An audacious and powerful debut novel: a second American Civil War, a devastating plague, and one family caught deep in the middle a story that asks what might happen if America were to turn its most devastating policies and deadly weapons upon itself.
Sarat Chestnut, born in Louisiana, is only six when the Second American Civil War breaks out in 2074. But even she knows that oil is outlawed, that Louisiana is half underwater, and that unmanned drones fill the sky. When her father is killed and her family is forced into Camp Patience for displaced persons, she begins to grow up shaped by her particular time and place. But not everyone at Camp Patience is who they claim to be.
Eventually Sarat is befriended by a mysterious functionary, under whose influence she is turned into a deadly instrument of war. The decisions that she makes will have tremendous consequences not just for Sarat but for her family and her country, rippling through generations of strangers and kin alike.
Potentially Sensitive Areas: Strong language; Discrimination; War; Violence; Mild sexual themes; Alcohol; Description of torture
Booklist starred (February 15, 2017 (Vol. 113, No. 12))
In 2074, the American South has once again attempted to secede from the Union, this time in ferocious opposition to the Sustainable Future Act, even as the ravages of global warming—severe storms, prolonged drought, and a massive rise in sea levels— cause waves of coastal refugees to pour into the Midwest as the federal government abandons deluged Washington, D.C., for Columbus, Ohio. The Chestnuts are getting by, living in an old shipping container in Louisiana, until Benjamin is killed in a bombing. Martina flees to a Mississippi refugee camp with her soon-to-be-rebel son, Simon, and twin daughters, fair and pretty Dana and dark, curious, and intrepid Sarat, the focus of this vigorously well-informed, daringly provocative speculative first novel by an Egyptian-born Canadian journalist. As Sarat grows into a six-foot-five, shaved-head warrior, she is radicalized by agents of a new Middle Eastern and North African superpower, the Bouazizi Empire. The war between Red and Blue is further compounded by raging plagues, while captured insurrectionists are tortured in a domestic Guantánamo. Catalyzed by his reporting on the Arab Spring; the war in Afghanistan; racial violence in Ferguson, Missouri; and environmental disasters, El Akkad has created a brilliantly well-crafted, profoundly shattering saga of one family’s suffering in a world of brutal power struggles, terrorism, ignorance, and vengeance. American War is a gripping, unsparing, and essential novel for dangerously contentious times.

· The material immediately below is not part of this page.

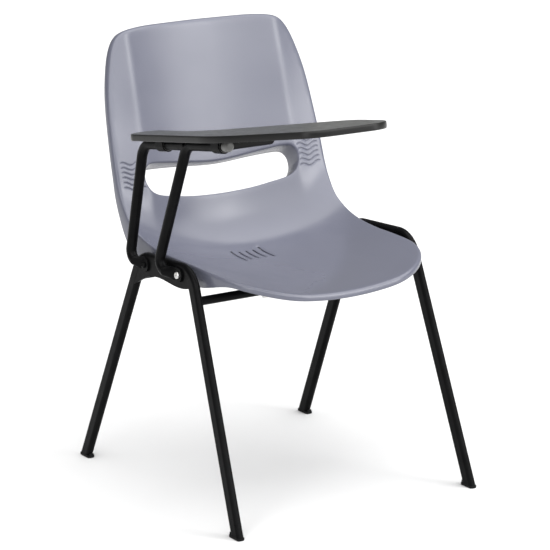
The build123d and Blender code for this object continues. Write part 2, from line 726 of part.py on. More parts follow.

Kirkus Reviews (February 1, 2017)
A dystopian vision of a future United States undone by civil war and plague.El Akkad’s debut novel is set during the tail end of the 21st century, with the North and South at it again. Southern states have taken up arms to protest a Northern ban on fossil fuels, and the war-torn secessionist “Mag” (Mississippi, Alabama, and Georgia) has forced civilians to herd in refugee camps. (South Carolina, attacked by a weaponized virus, is “a walled hospice.”) Among the refugees is Sarat, who as a young girl in 2075 escaped a much-diminished Louisiana (climate change has swallowed the coasts) with her family to what seems like an endless occupation. But in the years tracked by the novel, Sarat becomes a daring young woman who leads a resistance against the Northern military. El Akkad, a journalist who’s reported from hot spots in the war on terror, has a knack for the language of officialdom: news reports, speeches, history books, and the like that provide background for the various catastrophes that have befallen the country. And he’s cannily imagined Sarat, who is at once a caring daughter and sibling, freedom fighter, and sponge for the wisdom of one old-timer who dispenses tales about occupations decades past. But above all, El Akkad’s novel is an allegory about present-day military occupation, from drone strikes to suicide bombers to camps full of refugees holding “keys to houses that no longer existed in towns long ago deserted.” He imagines this society in some creative ways: battles royal are major entertainments in an internet-free society, and Sarat’s brother becomes an interesting and peculiar folk hero after he’s injured. But El Akkad mainly means to argue that these future miseries exist now overseas. A well-imagined if somber window into social collapse.
About the Author
Omar was born in Cairo, Egypt and grew up in Doha, Qatar until he moved to Canada with his family. He is an award-winning journalist and author who has traveled around the world to cover many of the most important news stories of the last decade. His reporting includes dispatches from the NATO-led war in Afghanistan, the military trials at Guantànamo Bay, the Arab Spring revolution in Egypt and the Black Lives Matter movement in Ferguson, Missouri. He is a recipient of Canada’s National Newspaper Award for investigative reporting and the Goff Penny Memorial Prize for Young Canadian Journalists, as well as three National Magazine Award honorable mentions. He lives in Portland, Oregon.